I think most people, that get classified as a minority group, go out into the world apprehensively with a small wall of fear and the us vs. them mentality always in mind. I get it, I know all to well those potentially awkward questions of, “So, what does your husband/boyfriend do?” I’ve come to answer these questions with a smile and assumption of innocence. I can’t get mad or irritated because the majority is heterosexual! And although as a society we are opening our minds, some people assume heterosexuality simply out of habit. That’s okay. They probably didn’t mean anything negative by it; they were most likely looking to connect with me. We shouldn’t be so quick to get offended. How would our perceptions and interactions with others change if we weren’t always ready for a fight?
5. Live and let live.
It blows my mind how often I see people wanting to be accepted for who they are but trying to change others. I’ve seen it and caught myself doing it. There will always be people whose beliefs and values differ from my own, and that’s okay. That’s what diversity and inclusion is all about.
I’m a gay woman, living in a small rural town with my girlfriend, her daughter, and stereotypical short hair. We grocery shop, have careers, and just last weekend we cleaned out the gutters on our house. We are thinking about getting a new fence. Do you know how much discrimination we experience? Almost none. I accredit a lot of this to the fact that we don’t segregate ourselves; we don’t have the us vs. them mentality. We just live our lives.
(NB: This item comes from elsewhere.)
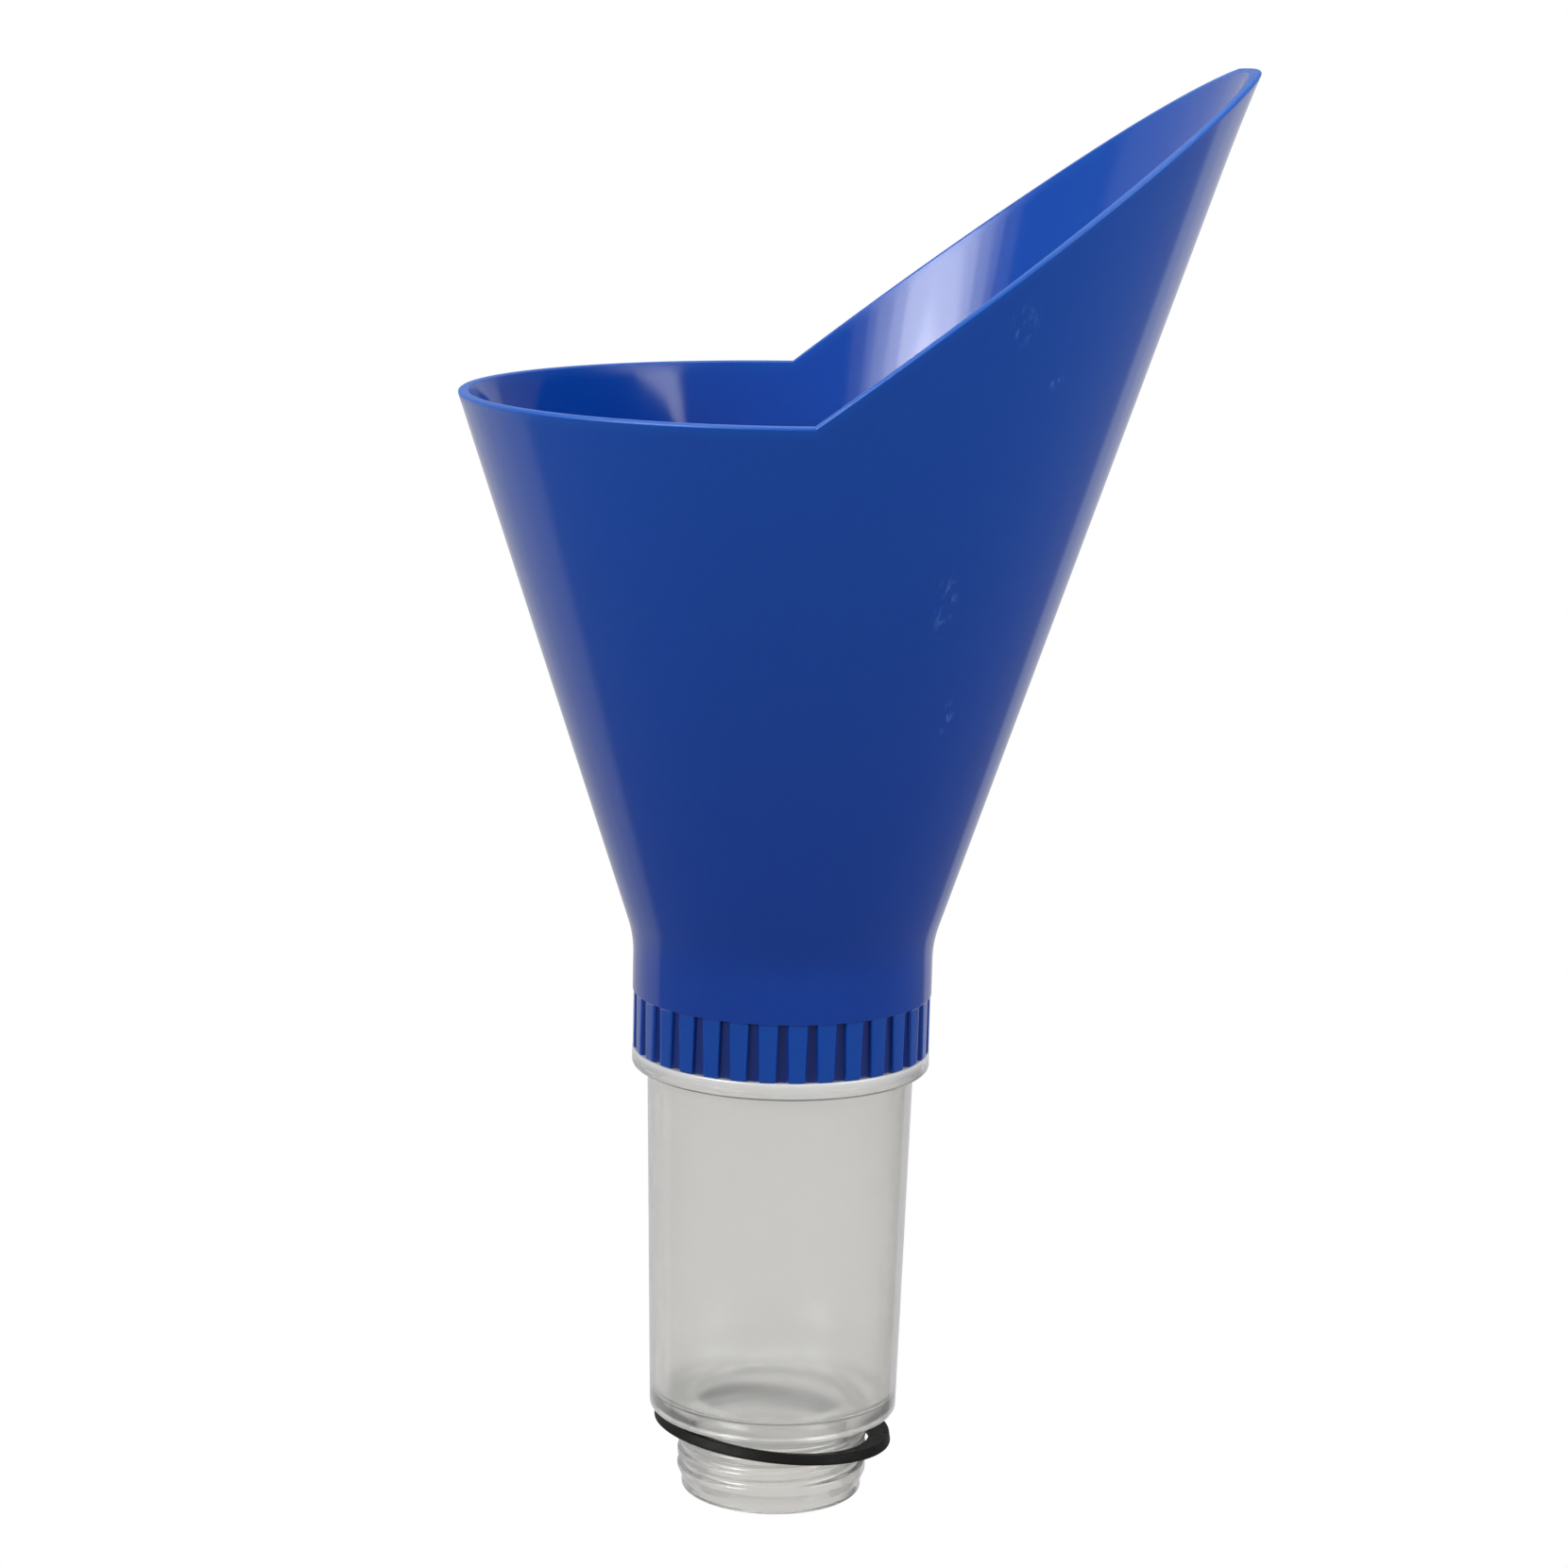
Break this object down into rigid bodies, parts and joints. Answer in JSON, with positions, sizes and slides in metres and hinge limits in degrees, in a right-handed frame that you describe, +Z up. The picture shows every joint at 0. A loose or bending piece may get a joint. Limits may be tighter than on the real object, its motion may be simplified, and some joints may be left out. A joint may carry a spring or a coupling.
{
  "type": "oil filler funnel with threaded adapter cup",
  "caption": "High-backed plastic funnel with a grooved collar screwed onto a clear adapter cup that ends in an open threaded neck with a loose cupped seal ring.",
  "frame": {"origin": "centre of the adapter cup's open lower end, on the axis", "axes": "+Z up along the axis towards the funnel's mouth, +X towards the funnel's tall side"},
  "size_m": [0.1479, 0.1306, 0.2776],
  "materials": {
    "blue_plastic": "glossy moulded, slightly translucent",
    "clear_plastic": "clear, glossy",
    "black_rubber": "matte"
  },
  "bodies": {
    "adapter": {"adapter_cup": "clear_plastic"},
    "gasket": {"joint_gasket": "black_rubber"},
    "funnel": {"funnel": "blue_plastic"},
    "seal": {"neck_seal": "black_rubber"}
  },
  "joints": [
    {"name": "gasket_lift", "type": "slide", "parent": "adapter", "child": "gasket", "axis": [0, 0, 1], "range_m": [0, 0.00901]},
    {"name": "funnel_turn", "type": "hinge", "parent": "gasket", "child": "funnel", "pos_m": [0, 0, 0.095], "axis": [0, 0, 1], "range_deg": [0, 1080]},
    {"name": "seal_slide", "type": "slide", "parent": "adapter", "child": "seal", "axis": [0, 0, 1], "range_m": [-0.0086, 0.00035]}
  ],
  "couplings": [
    {"joint": "gasket_lift", "follows": "funnel_turn", "m_per_rad": 0.00047746}
  ]
}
We send desserts to the new neighbors, shovel the elderly couple’s sidewalk sometimes, and speak to the strangers walking down the street. We act like your stereotypical straight couple. We practice kindness and seek to connect with those around us. There is no pride flag hanging from our porch or rainbows on our lawn.
This is how we “fight,” or as I like to say, soften discrimination—by living our lives openly but not aggressively. There is nothing I can say or do to change the minds of those less open to diversity but maybe they will change it themselves when they have the opportunity to get to know someone as a person without the minority card in play.